Guna mencukupi anggaran kedua sektor tersebut, pemerintah mengakomodir perubahan postur APBN melalui Perpres 54/2020 dan kemudian diubah lagi menjadi Perpres 72/2020.
Salah satu yang menyita perhatian adalah kebijakan melebarkan defisit menjadi 6,34 persen terhadap PDB. Padahal, defisit anggaran biasanya ditetapkan tidak melewati angka 3 persen produk domestik bruto.
Keputusan memperbesar angka selisih pendapatan dan belanja itu ditujukan agar negara mempunyai ruang untuk melakukan penanganan krisis pandemi. Rencananya, defisit anggaran akan berada dalam situasi extraordinary paling lama hingga 2023.
Menteri Keuangan Sri Mulyani melaporkan bahwa dalam realisasi APBN 2020 terjadi defisit anggaran sebesar Rp956,3 triliun atau setara dengan 6,09 persen dari PDB.
Pemerintah sendiri dalam program pemulihan ekonomi nasional (PEN) diketahui menghabiskan anggaran tidak kurang dari Rp579,7 triliun. Jumlah itu setara dengan 83 persen pagu anggaran yang disediakan oleh negara sebesar Rp695 triliun.

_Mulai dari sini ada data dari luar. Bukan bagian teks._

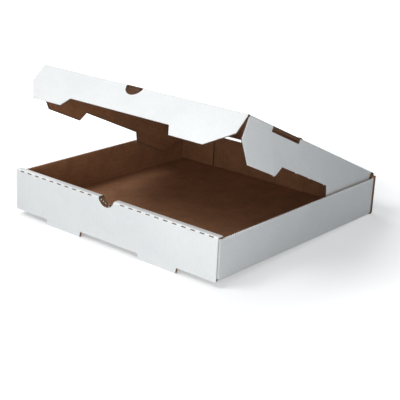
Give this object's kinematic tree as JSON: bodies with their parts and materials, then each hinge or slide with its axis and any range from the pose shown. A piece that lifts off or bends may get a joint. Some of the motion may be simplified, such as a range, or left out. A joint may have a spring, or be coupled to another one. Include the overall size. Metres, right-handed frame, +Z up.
{
  "type": "pizza box",
  "caption": "Corrugated pizza box, white outside and brown inside, with a rolled front wall, floor locks, finger notch and a part-open hinged lid with three tuck flaps.",
  "frame": {"origin": "under the middle of the tray, level with the soles of the two feet of the front wall", "axes": "+X to the right along the front wall, +Y from the front wall to the rear crease of the lid, +Z up"},
  "size_m": [0.312, 0.312, 0.1792],
  "materials": {
    "white_board": "clay coated white liner on the outside of corrugated board",
    "brown_board": "uncoated brown kraft liner and fluting, on the inside and at the cut edges"
  },
  "bodies": {
    "tray": {"tray": "white_board"},
    "lid": {"lid_panel": "white_board"},
    "front_flap": {"lid_front_flap": "white_board"},
    "right_flap": {"lid_right_flap": "white_board"},
    "left_flap": {"lid_left_flap": "white_board"}
  },
  "joints": [
    {"name": "lid_crease", "type": "hinge", "parent": "tray", "child": "lid", "pos_m": [0, 0.1545, 0.0578], "axis": [-1, 0, 0], "range_deg": [-17.2, 155.8]},
    {"name": "front_flap_crease", "type": "hinge", "parent": "lid", "child": "front_flap", "pos_m": [0, -0.11239, 0.17774], "axis": [1, 0, 0], "range_deg": [-64, 26]},
    {"name": "right_flap_crease", "type": "hinge", "parent": "lid", "child": "right_flap", "pos_m": [0.1512, 0.02106, 0.11777], "axis": [0, 0.9121, -0.4099], "range_deg": [-1, 29]},
    {"name": "left_flap_crease", "type": "hinge", "parent": "lid", "child": "left_flap", "pos_m": [-0.1512, 0.02106, 0.11777], "axis": [0, -0.9121, 0.4099], "range_deg": [-0.6, 29.4]}
  ]
}
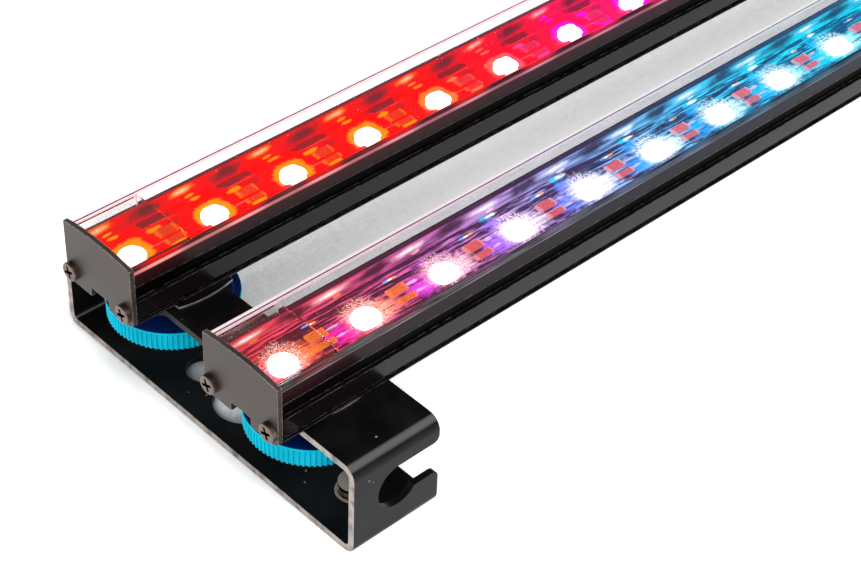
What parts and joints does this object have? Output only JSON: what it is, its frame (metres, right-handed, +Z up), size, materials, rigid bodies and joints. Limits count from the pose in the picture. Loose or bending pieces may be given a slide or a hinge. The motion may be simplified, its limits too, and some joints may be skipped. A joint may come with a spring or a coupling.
{
  "type": "led aquarium light",
  "caption": "Aquarium light of parallel clear-covered LED bars, clamped by ribbed thumb wheels to bent sheet brackets with hook slots and mounting holes.",
  "frame": {"origin": "centre of the footprint, on the surface the brackets stand on", "axes": "+X along the light bars from the near end to the far end, +Y across them towards the left bar, +Z up"},
  "size_m": [0.5838, 0.126, 0.053],
  "materials": {
    "black_aluminium": "satin black anodised",
    "board": "satin solder mask",
    "red_led": "lit",
    "white_led": "lit",
    "board_chips": "moulded",
    "clear_acrylic": "clear, polished",
    "plate_coat": "satin warm grey-brown",
    "dark_steel": "satin",
    "black_plastic": "moulded",
    "bright_steel": "zinc plated",
    "lead_wire": "insulated",
    "bracket_coat": "satin black",
    "bush_coat": "satin black",
    "nylon": "natural",
    "cyan_plastic": "satin, moulded"
  },
  "bodies": {
    "near_bracket": {"near_bracket": "bracket_coat", "near_bushes": "bush_coat", "near_left_pad": "bracket_coat", "near_left_t_nut": "bright_steel", "near_right_pad": "bracket_coat", "near_right_t_nut": "bright_steel"},
    "far_bracket": {"far_bracket": "bracket_coat", "far_bushes": "bush_coat", "far_left_pad": "bracket_coat", "far_left_t_nut": "bright_steel", "far_right_pad": "bracket_coat", "far_right_t_nut": "bright_steel"},
    "left_bar": {"left_channel": "black_aluminium", "left_led_board": "board", "left_leds": "red_led", "left_board_parts": "board_chips", "left_clear_cover": "clear_acrylic", "left_near_insert": "clear_acrylic", "left_far_insert": "clear_acrylic", "left_near_plate": "plate_coat", "left_far_plate": "plate_coat", "left_plate_screws": "dark_steel", "left_inlet": "black_plastic", "left_inlet_nut": "bright_steel", "left_leads": "lead_wire"},
    "right_bar": {"right_channel": "black_aluminium", "right_led_board": "board", "right_leds": "white_led", "right_board_parts": "board_chips", "right_clear_cover": "clear_acrylic", "right_near_insert": "clear_acrylic", "right_far_insert": "clear_acrylic", "right_near_plate": "plate_coat", "right_far_plate": "plate_coat", "right_plate_screws": "dark_steel", "right_inlet": "black_plastic", "right_inlet_nut": "bright_steel", "right_leads": "lead_wire"},
    "near_left_washer": {"near_left_washer": "nylon"},
    "near_left_wheel": {"near_left_thumb_wheel": "cyan_plastic", "near_left_bolt": "bright_steel"},
    "near_right_washer": {"near_right_washer": "nylon"},
    "near_right_wheel": {"near_right_thumb_wheel": "cyan_plastic", "near_right_bolt": "bright_steel"},
    "far_left_washer": {"far_left_washer": "nylon"},
    "far_left_wheel": {"far_left_thumb_wheel": "cyan_plastic", "far_left_bolt": "bright_steel"},
    "far_right_washer": {"far_right_washer": "nylon"},
    "far_right_wheel": {"far_right_thumb_wheel": "cyan_plastic", "far_right_bolt": "bright_steel"}
  },
  "joints": [
    {"name": "left_bar_slide", "type": "slide", "parent": "near_bracket", "child": "left_bar", "axis": [1, 0, 0], "range_m": [-0.015, 0.015]},
    {"name": "right_bar_slide", "type": "slide", "parent": "near_bracket", "child": "right_bar", "axis": [1, 0, 0], "range_m": [-0.015, 0.015]},
    {"name": "far_bracket_slide", "type": "slide", "parent": "near_bracket", "child": "far_bracket", "axis": [1, 0, 0], "range_m": [-0.4, 0]},
    {"name": "near_left_washer_drop", "type": "slide", "parent": "near_bracket", "child": "near_left_washer", "axis": [0, 0, -1], "range_m": [0, 0.002]},
    {"name": "near_left_wheel_turn", "type": "hinge", "parent": "near_left_washer", "child": "near_left_wheel", "pos_m": [-0.2655, 0.0315, 0.0202], "axis": [0, 0, -1], "range_deg": [0, 720]},
    {"name": "near_right_washer_drop", "type": "slide", "parent": "near_bracket", "child": "near_right_washer", "axis": [0, 0, -1], "range_m": [0, 0.002]},
    {"name": "near_right_wheel_turn", "type": "hinge", "parent": "near_right_washer", "child": "near_right_wheel", "pos_m": [-0.2655, -0.0295, 0.0202], "axis": [0, 0, -1], "range_deg": [0, 720]},
    {"name": "far_left_washer_drop", "type": "slide", "parent": "far_bracket", "child": "far_left_washer", "axis": [0, 0, -1], "range_m": [0, 0.002]},
    {"name": "far_left_wheel_turn", "type": "hinge", "parent": "far_left_washer", "child": "far_left_wheel", "pos_m": [0.2655, 0.0315, 0.0202], "axis": [0, 0, -1], "range_deg": [0, 720]},
    {"name": "far_right_washer_drop", "type": "slide", "parent": "far_bracket", "child": "far_right_washer", "axis": [0, 0, -1], "range_m": [0, 0.002]},
    {"name": "far_right_wheel_turn", "type": "hinge", "parent": "far_right_washer", "child": "far_right_wheel", "pos_m": [0.2655, -0.0295, 0.0202], "axis": [0, 0, -1], "range_deg": [0, 720]}
  ],
  "couplings": [
    {"joint": "near_left_washer_drop", "follows": "near_left_wheel_turn", "m_per_rad": 0.00015915},
    {"joint": "near_right_washer_drop", "follows": "near_right_wheel_turn", "m_per_rad": 0.00015915},
    {"joint": "far_left_washer_drop", "follows": "far_left_wheel_turn", "m_per_rad": 0.00015915},
    {"joint": "far_right_washer_drop", "follows": "far_right_wheel_turn", "m_per_rad": 0.00015915}
  ]
}
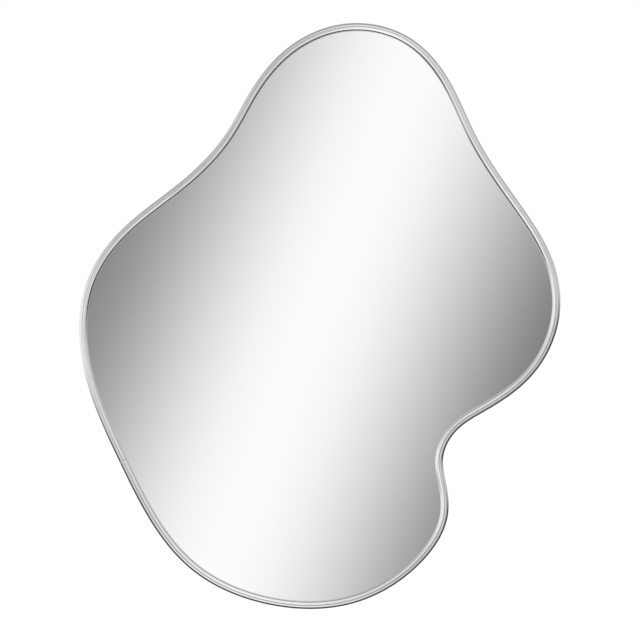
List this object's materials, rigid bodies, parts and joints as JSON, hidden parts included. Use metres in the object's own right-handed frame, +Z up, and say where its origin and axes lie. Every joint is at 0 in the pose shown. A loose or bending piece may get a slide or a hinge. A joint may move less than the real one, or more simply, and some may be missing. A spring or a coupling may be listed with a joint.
{
  "type": "wall mirror",
  "caption": "Wall mirror with an irregular, pebble-like outline: a silvered pane in a slim bent polished-metal rail, with backing board, retaining clips, D-ring hangers and bumpers.",
  "frame": {"origin": "centre of the bounding box: the middle of the outline's width and height and of the overall depth, bumpers included", "axes": "+X to the viewer's right, +Y from the glass towards the wall, +Z up as the mirror hangs"},
  "size_m": [0.6979, 0.0254, 0.8499],
  "materials": {
    "polished_metal": "polished bright silver",
    "silvered_glass": "clear silvered mirror",
    "safety_film": "matt",
    "foam_tape": "foam",
    "backing_board": "sanded medium-density fibreboard",
    "zinc_steel": "zinc plated",
    "bumper_rubber": "matt moulded"
  },
  "bodies": {
    "mirror": {"frame_rail": "polished_metal", "mirror_glass": "silvered_glass", "safety_film": "safety_film", "glazing_tape": "foam_tape", "mounting_tape_1": "foam_tape", "mounting_tape_2": "foam_tape", "mounting_tape_3": "foam_tape", "mounting_tape_4": "foam_tape", "mounting_tape_5": "foam_tape", "backing_board": "backing_board", "seam_joiner": "zinc_steel", "joiner_screw_1": "zinc_steel", "joiner_screw_2": "zinc_steel", "retaining_clip_1": "zinc_steel", "retaining_clip_2": "zinc_steel", "retaining_clip_3": "zinc_steel", "retaining_clip_4": "zinc_steel", "retaining_clip_5": "zinc_steel", "retaining_clip_6": "zinc_steel", "retaining_clip_7": "zinc_steel", "retaining_clip_8": "zinc_steel", "retaining_clip_9": "zinc_steel", "retaining_clip_10": "zinc_steel", "clip_screw_1": "zinc_steel", "clip_screw_2": "zinc_steel", "clip_screw_3": "zinc_steel", "clip_screw_4": "zinc_steel", "clip_screw_5": "zinc_steel", "clip_screw_6": "zinc_steel", "clip_screw_7": "zinc_steel", "clip_screw_8": "zinc_steel", "clip_screw_9": "zinc_steel", "clip_screw_10": "zinc_steel", "hanger_strap_left": "zinc_steel", "hanger_strap_right": "zinc_steel", "hanger_screw_left_1": "zinc_steel", "hanger_screw_left_2": "zinc_steel", "hanger_screw_right_1": "zinc_steel", "hanger_screw_right_2": "zinc_steel", "wall_bumper_upper_left": "bumper_rubber", "wall_bumper_upper_right": "bumper_rubber", "wall_bumper_lower_left": "bumper_rubber", "wall_bumper_lower_right": "bumper_rubber"},
    "ring_left": {"hanger_ring_left": "zinc_steel"},
    "ring_right": {"hanger_ring_right": "zinc_steel"}
  },
  "joints": [
    {"name": "ring_left_swing", "type": "hinge", "parent": "mirror", "child": "ring_left", "pos_m": [-0.154, 0.00705, 0.15], "axis": [-1, 0, 0], "range_deg": [0, 175]},
    {"name": "ring_right_swing", "type": "hinge", "parent": "mirror", "child": "ring_right", "pos_m": [0.146, 0.00705, 0.15], "axis": [-1, 0, 0], "range_deg": [0, 175]}
  ]
}
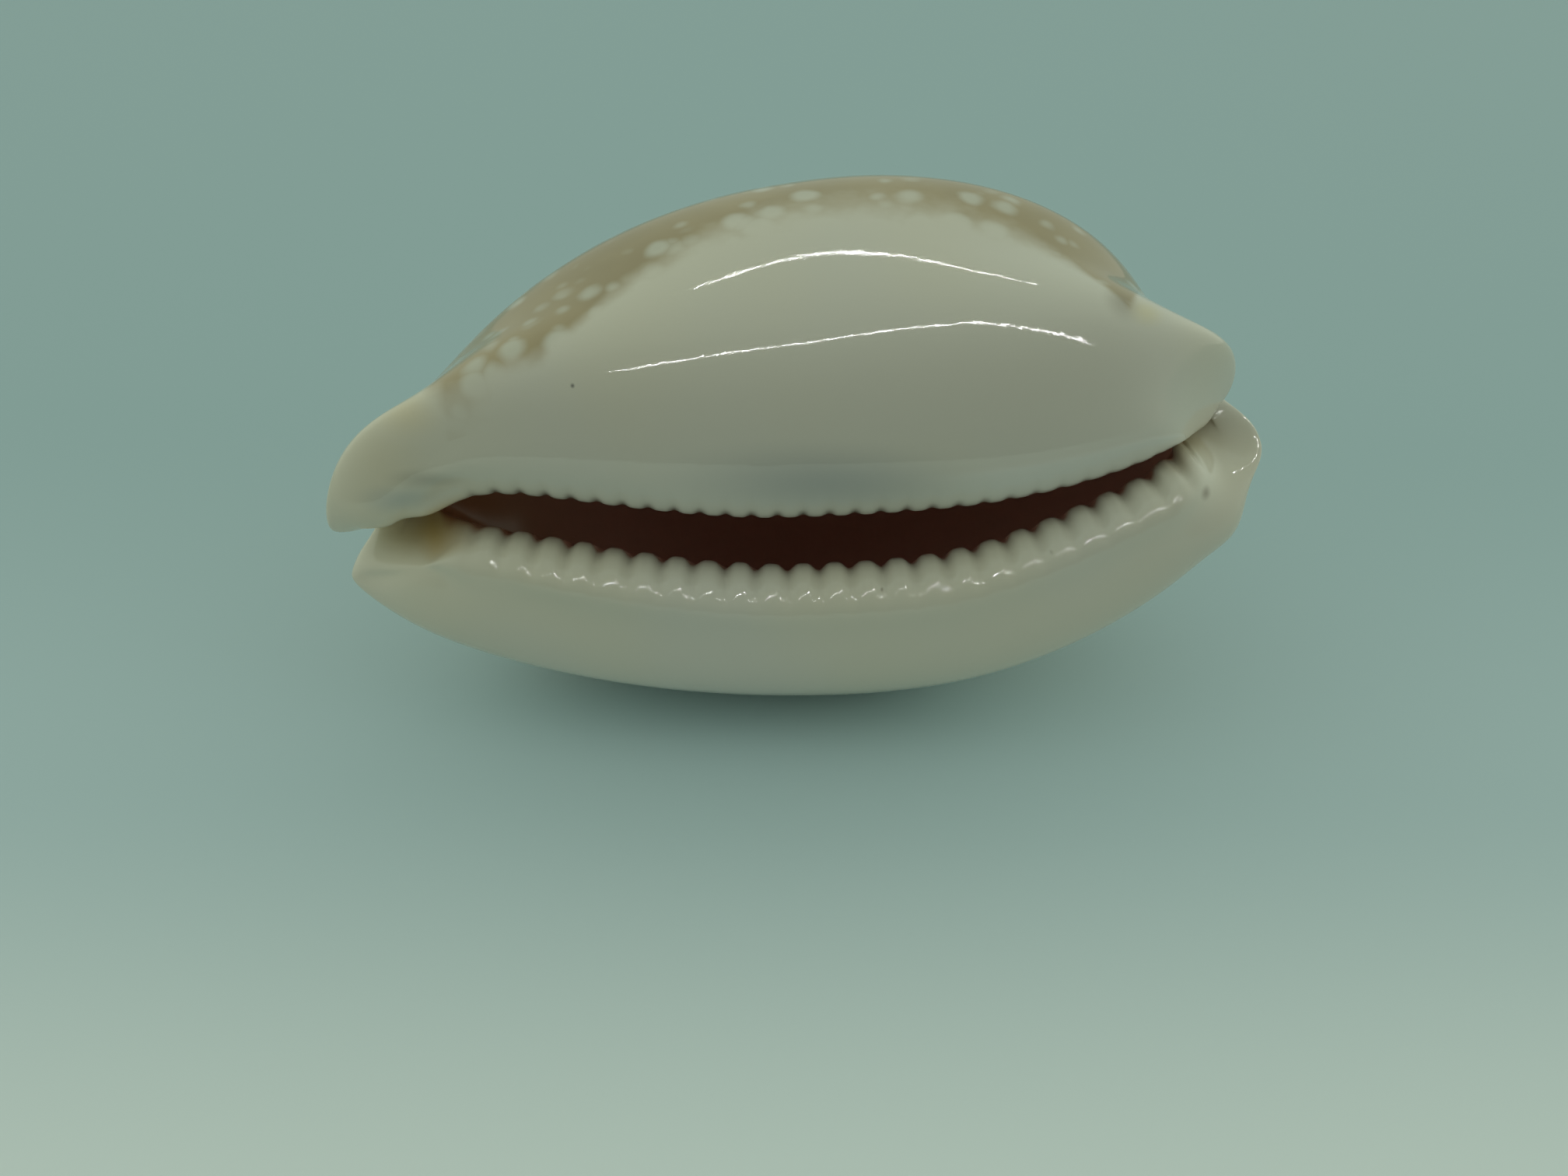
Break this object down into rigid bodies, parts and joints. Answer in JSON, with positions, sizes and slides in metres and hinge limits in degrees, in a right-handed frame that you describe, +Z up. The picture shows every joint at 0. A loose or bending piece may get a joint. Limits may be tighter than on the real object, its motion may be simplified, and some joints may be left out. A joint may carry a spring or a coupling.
{
  "type": "camel cowry shell",
  "caption": "Glossy egg-shaped sea shell with a domed back, a thick rolled margin and a long toothed slot, lying on the side of its outer lip.",
  "frame": {"origin": "bottom centre of the bounding box, in the pose in which the shell lies", "axes": "+X along the shell, from its front (siphon) end to its back (spire) end; +Z up, towards the inner-lip side of the shell; -Y the way that the toothed slot faces"},
  "size_m": [0.0628, 0.0348, 0.0356],
  "materials": {
    "shell": "polished porcelain gloss, white callus, tan back with pale round spots, dark maroon inside"
  },
  "bodies": {
    "root": {"cowry_shell": "shell"}
  },
  "joints": []
}
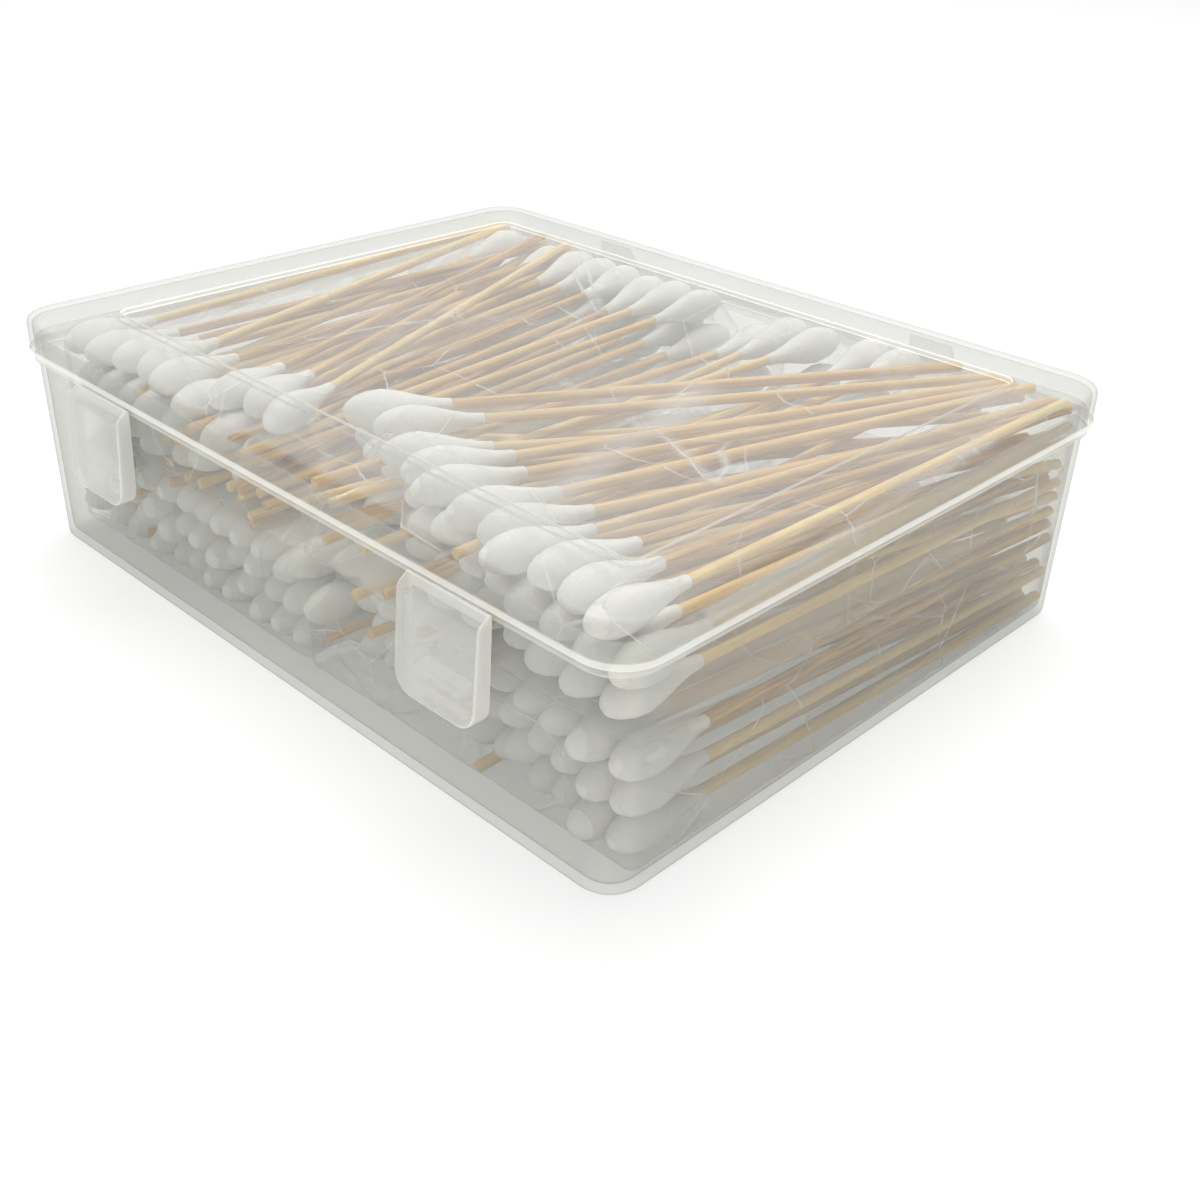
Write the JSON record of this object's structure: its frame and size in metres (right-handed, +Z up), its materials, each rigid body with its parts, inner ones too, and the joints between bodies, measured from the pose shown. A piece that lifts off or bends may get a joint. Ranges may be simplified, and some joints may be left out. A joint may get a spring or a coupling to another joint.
{
  "type": "swab tub",
  "caption": "Clear rectangular tub with a hinged lid and front snap latches, packed with film bags of single-ended wooden cotton swabs.",
  "frame": {"origin": "middle of the tub's flat base, on the surface it stands on", "axes": "+Z up, X along the long side, -Y towards the latches, +Y towards the lid hinge"},
  "size_m": [0.208, 0.1752, 0.06],
  "materials": {
    "tub": "natural translucent polypropylene, smooth moulded",
    "lid": "natural translucent polypropylene, smooth moulded",
    "latch": "natural translucent polypropylene, smooth moulded",
    "film": "clear crinkled packing film",
    "stick": "pale birch, rolled, bare",
    "bud": "wound cotton"
  },
  "bodies": {
    "tub": {"tub": "tub", "bag_lower_left": "film", "bag_lower_right": "film", "bag_upper_left": "film", "bag_upper_right": "film", "sticks_lower_left": "stick", "sticks_lower_right": "stick", "sticks_upper_left": "stick", "sticks_upper_right": "stick", "buds_lower_left": "bud", "buds_lower_right": "bud", "buds_upper_left": "bud", "buds_upper_right": "bud"},
    "lid": {"lid": "lid"},
    "latch_left": {"latch_left": "latch"},
    "latch_right": {"latch_right": "latch"}
  },
  "joints": [
    {"name": "lid_hinge", "type": "hinge", "parent": "tub", "child": "lid", "pos_m": [0, 0.0846, 0.0465], "axis": [-1, 0, 0], "range_deg": [0, 115]},
    {"name": "latch_left_hinge", "type": "hinge", "parent": "lid", "child": "latch_left", "pos_m": [-0.0615, -0.083, 0.04975], "axis": [-1, 0, 0], "range_deg": [0, 100]},
    {"name": "latch_right_hinge", "type": "hinge", "parent": "lid", "child": "latch_right", "pos_m": [0.0615, -0.083, 0.04975], "axis": [-1, 0, 0], "range_deg": [0, 100]}
  ]
}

Perlindungan sosial menjadi prioritas utama dengan serapan Rp220 triliun. Lalu diikuti oleh beberapa sektor lain, seperti kesehatan Rp65 triliun, sektor kementerian/lembaga dan pemda Rp66,5 triliun, serta insentif dunia usaha sekitar Rp50 triliun.
BACA JUGA:
Optimisme 2021
Pemerintah yakin situasi pada sepanjang 2021 akan lebih terkendali dibandingkan dengan periode sebelumnya. Hal tersebut didasari oleh proyeksi pertumbuhan ekonomi kuartal IV 2020 yang diyakini akan berada di level 4,5 persen hingga 5,5 persen. Sebelumnya, pertumbuhan sempat terpuruk ke level terendah minus 5,3 persen pada kuartal II/2020 dan minus 3,49 di kuartal III/2020.
Optimisme itu sejalan dengan prediksi IMF dan Bank Dunia yang memperkirakan ekonomi global tumbuh di kisaran 4 persen hingga 5,2 persen pada sepanjang 2021.
Indikator lain pemulihan ekonomi telah berjalan di jalur yang benar dapat dilihat dari indeks harga saham gabungan yang telah kembali ke ‘habitat’ 6.000 setelah sempat terkoreksi cukup dalam pada Maret 2020 lalu dengan 3.900-an.
Intermediasi perbankan juga diyakini akan bangkit sejalan dengan permintaan dana dari pelaku usaha yang sudah mulai meningkat . OJK mengatakan bahwa kredit perbankan bisa tumbuh 6-7 persen tahun ini. Kemudian, indeks kepercayaan konsumen juga naik ke level 96,5 pada Desember 2020.
Dari keseluruhan parameter positif ini, aspek utama yang paling penting untuk dikelola adalah kesuksesan program vaksinasi. Sebab, tanpa sinyal positif dari sektor kesehatan, seluruh indikator tersebut dipastikan akan jalan ditempat dan pertumbuhan bakal berada pada kondisi semu akibat keterbatasan ruang ekspansi.